Christina Maslach’s work on burnout helps explain this pattern. Her research consistently shows that burnout emerges when there is a chronic mismatch between people and their work environment, particularly in areas such as control, meaning, and recovery. When leadership roles strip these away, disengagement becomes a protective response rather than a lack of commitment.

Why wellbeing now outweighs title and status

The shift towards wellbeing is not about lower standards or reduced ambition. It reflects a recalibration of what success looks like. Team members are prioritising roles where effort and energy are sustainable over time.

Several forces are converging:

  • Leadership roles are often poorly designed, with unclear boundaries and competing expectations.
  • Hybrid and flexible work have increased cognitive load and blurred recovery time.
  • Psychological safety remains uneven, making leadership emotionally risky.
  • Career progression is still too often binary: lead people or stand still.

As a result, many talented contributors are choosing depth over span, influence over hierarchy, and mastery over management.

Herminia Ibarra’s research on careers highlights this shift. She argues that modern careers are increasingly shaped as portfolios of contribution and learning rather than linear ladders, with individuals seeking roles that align with identity, values, and energy over time.

The organisational risk of ignoring the downshift

If left unaddressed, this trend carries real consequences. Leadership pipelines narrow. Succession becomes fragile. Informal influence concentrates in too few people. Existing leaders carry increasing load, accelerating burnout and turnover.

More subtly, organisations risk sending an unintended message: that leadership requires personal sacrifice without reciprocal care.

This is not sustainable.

Practical responses that make leadership viable again

The solution is not to persuade people to want leadership. It is to redesign leadership so it is worth wanting.

Redefine leadership scope.

Leadership roles need clearer boundaries. Fewer priorities, explicit decision rights, and realistic spans of control reduce chronic overload.

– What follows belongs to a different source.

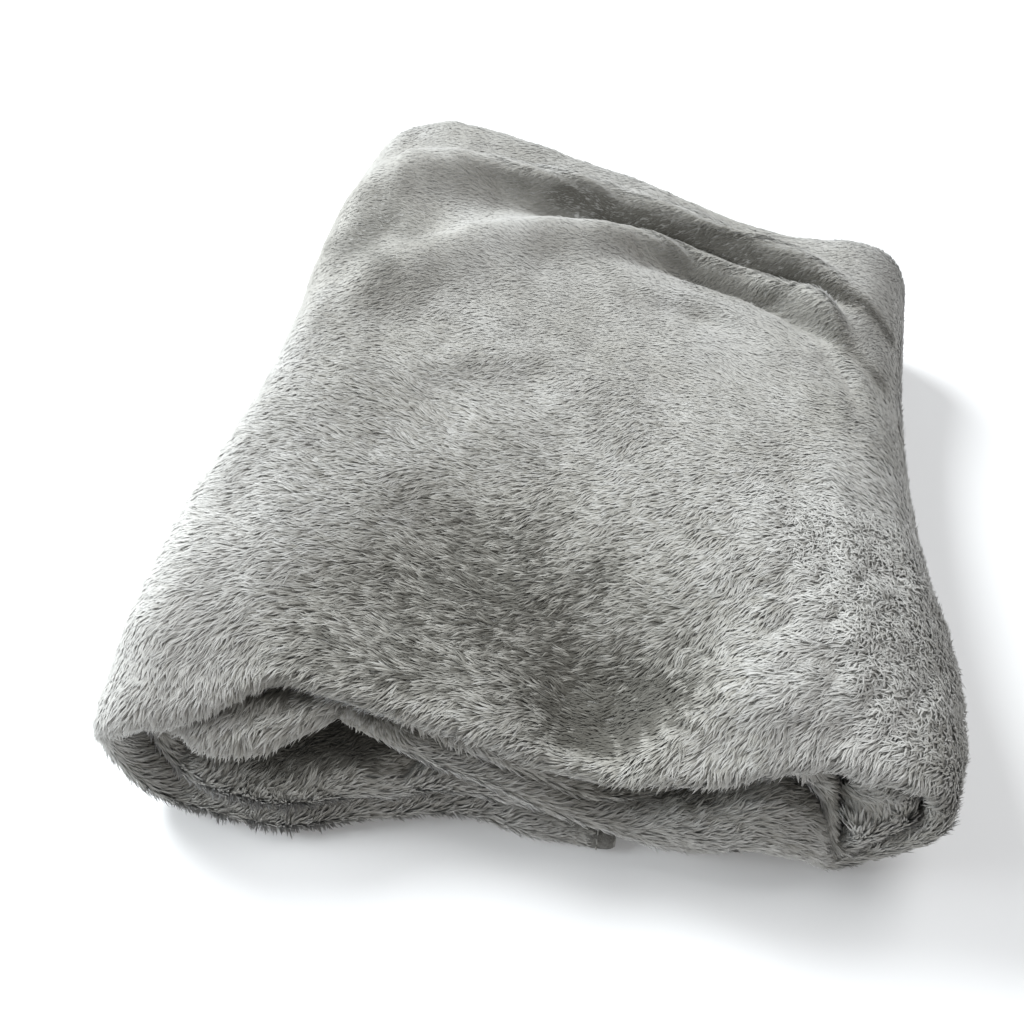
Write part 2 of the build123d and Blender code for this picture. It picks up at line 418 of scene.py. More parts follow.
def step_out(s, n, v):
    """Steps n out from the middle; in the right bend the inner pair is thicker and set back."""
    swelling, set_back, drop = 2.6, 10, 2
    x, z, nx, nz = mid_at(s)
    bend = smooth(s, S_BEND - 30, S_BEND + 12) * (1 - smooth(s, S_UNDER - 55, S_UNDER - 8))
    fuller = 1 + swelling * bend * (1 - smooth(v, 0.04, 0.3))
    n = np.where(n < -INNER, -INNER + (n + INNER) * fuller, n)
    inward = bend * (1 - smooth(n, -9, 0)) * (1 - smooth(v, 0.02, 0.2))
    return x + n * nx - set_back * inward, z + n * nz - drop * inward, n, z


def lift_panel(s, n, x, y, z, middle, from_front):
    """Lays the centre panel through the heights and creases of the top; deep parts press its layers."""
    most_down, most_up = -38, 24
    pile_height, inner_share, pressing, droop_reach = 4, 0.4, 0.45, 13.0
    flat_x = np.clip(x, LEFT_TURN_X, BEND_X)
    profile = np.interp(flat_x, *line_points[PANEL].T) + PAIR
    lift = np.clip(top_height(flat_x, y) - pile_height - profile, most_down, most_up)
    lift = lift + creases(x, y) * np.where(n > 0, 1, inner_share)
    squeeze = np.clip(lift / most_down, 0, 1)
    high = smooth(middle, LEFT_TURN_Z - 6, LEFT_TURN_Z + 14)
    panel = on_panel(s) * high
    z = z + panel * (lift + pressing * squeeze * (OUTER - n))
    return z - panel * smooth(n, -5, 5) * curve(lid_droop, x) * np.exp(-(from_front / droop_reach))


def sag_inner(s, n, x, y, z):
    """Lets the panel's inner pair sag at the front, on the left and over the right cavity."""
    left_drop, right_drop = 6, 4
    fore = 1 - smooth(y, -200, -80)
    inner = 1 - smooth(n, -6, 0)
    over = smooth(s, S_TOP - 30, S_TOP + 12) * (1 - smooth(s, S_BEND, S_BEND + 20))
    sag = np.exp(-(((x + 158) / 42) ** 2)) * over
    hollow = smooth(x, 60, 110) * (1 - smooth(x, 150, 175)) * on_panel(s)
    return z - left_drop * fore * inner * sag - right_drop * fore * inner * hollow


def fit_right_flap(s, up, x, y, z):
    """Lays the right flap's front between its seen lower and upper line, pressed down under the dimple."""
    parting, lean, lean_from, inner_back, layers_above, least_room = 2.5, 0.3, 30, 10, 30, 0.45
    under = smooth(s, S_UNDER - 20, S_UNDER + 25) * (1 - smooth(y, -212, -140))
    under_x = np.clip(x, TIP_X, BEND_X)
    low = np.interp(under_x, *line_points[-UNDER_POINTS:][::-1].T) - PAIR
    bottom, top = curve(flap_bottom, x), curve(flap_top, x)
    share = np.clip((z - low) / (2 * PAIR), 0, 1)
    stretch = smooth(x, 20, 80)
    share = share + stretch * (1 - (1 - share) ** parting - share)
    z = z + under * (bottom + share * (top - bottom) - z)
    y = y + under * stretch * (lean * np.maximum(z - lean_from, 0) + inner_back * (1 - up))
    ceiling = top_height(np.clip(x, LEFT_TURN_X, BEND_X), y) - layers_above
    room = np.clip(ceiling / (TIP_Z + PAIR), least_room, 1)
    pressed = smooth(s, S_UNDER - 20, S_UNDER + 10) * smooth(y, -212, -196)
    return y, z * (1 - pressed * (1 - room))


def swell_left_flap(s, x, y, z):
    """Raises the left flap's front into a roll, with a crease across it."""
    crease_depth = 6
    flap = 1 - smooth(s, S_LEFT - 10, S_LEFT + 10)
    behind = smooth(y, -250, -225) * (1 - smooth(y, -210, -120))
    raised = (0.35 + 0.65 * behind) * (1 - smooth(y, -200, -120)) * curve(flap_swell, x)
    z = z + flap * raised * (z / (2 * PAIR))
    crease = np.exp(-((((x + 66) - 0.9 * (y + 222)) / 7.0) ** 2)) * smooth(-y, 195, 215)
    return z - flap * crease_depth * crease * (z / (2 * PAIR))


def bulge_sides(x, y, z):
    """Moves the two side folds in or out along their length, and the right front corner back."""
    left_side = 1 - smooth(x, -215, -120)
    right_side = smooth(x, 120, 212)
    x = x + left_side * curve(left_shift, y) + right_side * curve(right_shift, y)
    return x - right_side * smooth(-y, 140, 212) * curve(corner_back, z)


def place(s, n, v):
    """Where a point of the strip goes: s along it, n out from its middle, v from front to back."""
    fold_reach, over_floor = 34, 0.2
    s, n, v = np.broadcast_arrays(np.asarray(s, float), n, v)
    x, z, n, middle = step_out(s, n, v)
    up = smooth(n, -5, 5)
    front = up * curve(front_outer, s) + (1 - up) * curve(front_inner, s)
    flow = base_front(x)
    y = flow + v * (base_back(x) - flow) + (front - flow) * np.exp(-v * DEEP / fold_reach)
    z = lift_panel(s, n, x, y, z, middle, y - front)
    z = sag_inner(s, n, x, y, z)
    y, z = fit_right_flap(s, up, x, y, z)
    z = swell_left_flap(s, x, y, z)
    x = bulge_sides(x, y, z)
    return np.stack([x, y, np.maximum(z, over_floor)], axis=-1)


# ---- the cross-section of the strip ---------------------------------------
def section(step_top, step_hidden):
    """Points (v, n) along the cloth from one hem, round the front and back folds, to the other hem."""
    hem_v = 1 - (PAIR + 6) / ACROSS
    edge = INNER / ACROSS
    tail = 1 - OUTER / ACROSS
    path = []

    def run(v0, v1, n, step):
        count = max(2, int(abs(v1 - v0) * ACROSS / step))
        path.extend((v, n) for v in np.linspace(v0, v1, count))

    def turn(v, mid, radius, count, back):
        for a in np.linspace(-back * math.pi / 2, back * math.pi / 2, count)[1:-1]:
            path.append((v - back * radius * math.cos(a) / ACROSS, mid + radius * math.sin(a)))

    run(hem_v, 0.09, INNER, step_hidden)
    run(0.085, edge, INNER, 5)
    turn(edge, LAYER, INNER, 9, 1)
    run(edge, 0.09, OUTER, 4)
    run(0.1, tail, OUTER, step_top)
    turn(tail, 0, OUTER, 14, -1)
    run(tail, 0.1, -OUTER, step_hidden)
    run(0.09, edge, -OUTER, 4)
    turn(edge, -LAYER, INNER, 9, 1)
    run(edge, 0.085, -INNER, 5)
    run(0.09, hem_v, -INNER, step_hidden)
    return np.array(path)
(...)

When everything is urgent, leadership becomes defensive rather than deliberate.

Create progression without people management.

Technical, specialist, and project-based pathways allow contribution and recognition without forcing people into roles they do not want. Leadership should be one path, not the only one.

Normalise shared and distributed leadership.

Adaptive leadership research shows that responsibility does not need to sit with one individual. When leadership is shared across teams, pressure diffuses and capability grows, lowering the psychological barrier to stepping into leadership for the first time.

Invest in ongoing wellbeing insight.

One-off engagement surveys are insufficient. Organisations need regular, credible insight into what helps or hinders wellbeing day to day. Without this, leaders are asked to manage strain they cannot see or influence.

Support leaders before they struggle.

Coaching, peer forums, and reflective space should be standard rather than remedial. When leaders feel supported, leadership feels safer and more sustainable.

A recalibration, not a retreat

The so-called downshift is not a rejection of leadership. It is feedback. It signals that the leadership contract needs revision.

When leadership is designed as a sustainable contribution rather than a personal cost, ambition returns. People do not avoid leadership because they lack drive. They avoid it because they are paying attention.

Organisations that respond thoughtfully will not only rebuild their leadership pipelines. They will earn trust by demonstrating that performance and wellbeing are not competing priorities, but mutually reinforcing ones.

References

Gallup. (2025). State of the Global Workplace 2025. Gallup Press.

Maslach, C., & Leiter, M. (2022). The burnout challenge: Managing people’s relationships with their jobs. Harvard Business Review Press.

Ibarra, H. (2023). Working identity: Unconventional strategies for reinventing your career. Harvard Business Review Press.

Heifetz, R., Grashow, A., & Linsky, M. (2009). The practice of adaptive leadership. Harvard Business School Press.

Bridges, W. (2009). Managing transitions: Making the most of change. Da Capo Press.